Mr Kudrin’s comments are significant, as he had proposed the use of national wealth funds to support markets. Erik DePoy, equity strategist at Russia’s Alfa Bank, said Mr Kudrin was the “standard bearer for the conservative approach” of non-intervention. Any intervention by the fund in the Russian market “would be only symbolic. Even if they did $3bn, that is equivalent to one day’s trading. I think they’re just trying to talk up the market any way they can.”

Despite the Russian stock market turmoil, Dmitry Medvedev, Russia’s president, chose Thursday to unveil a plan to upgrade the structure of the financial markets, which will be introduced as legislation next year. Mr Medvedev said laws on stock exchanges, clearing activities and a central depository centre were the first in the legislative pipeline.

“This is in no way a simple period for the international markets,” the president told a Kremlin meeting of senior government and banking officials. “But this perhaps makes our agenda more relevant, not less relevant.”

Intervention using the wealth fund would knock Russia’s sovereign rating if it proved to be more than an attempt to talk up the stock market, analysts warned. “If the government intends to put public funds at risk [funds originally laid aside to shore up the pension system], in order to prop up asset prices, then this would have negative implications for Russia’s rating,” said Frank Gill, head of European sovereign ratings at Standard & Poor’s. [Somehow, I don't think Russia is terribly concerned with external financing given still quite high commodity prices.]

Investing the fund’s money domestically would require changing the law, which created the entity in February with the purpose of buoying the country’s pension system.

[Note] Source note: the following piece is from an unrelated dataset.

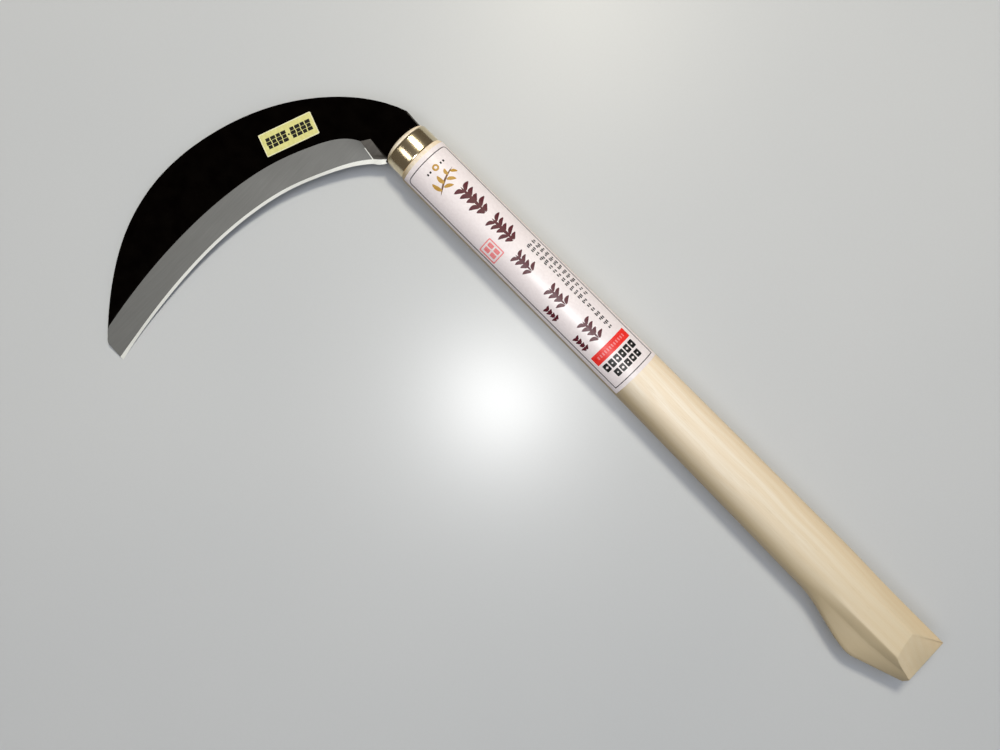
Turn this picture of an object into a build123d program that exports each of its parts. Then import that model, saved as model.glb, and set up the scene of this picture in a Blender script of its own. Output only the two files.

Chris Weafer, of Uralsib investment bank, said: “There is a group in government pushing for the money to be released domestically. But now that's shifting . . .  because there is a real risk the market fall will have a broader contagion. “Using the money domestically is a lesser evil. If they don't stop the market falling then the whole house of cards could collapse.” If authorities did not use the money now, “$40bn is not going to be of any use”.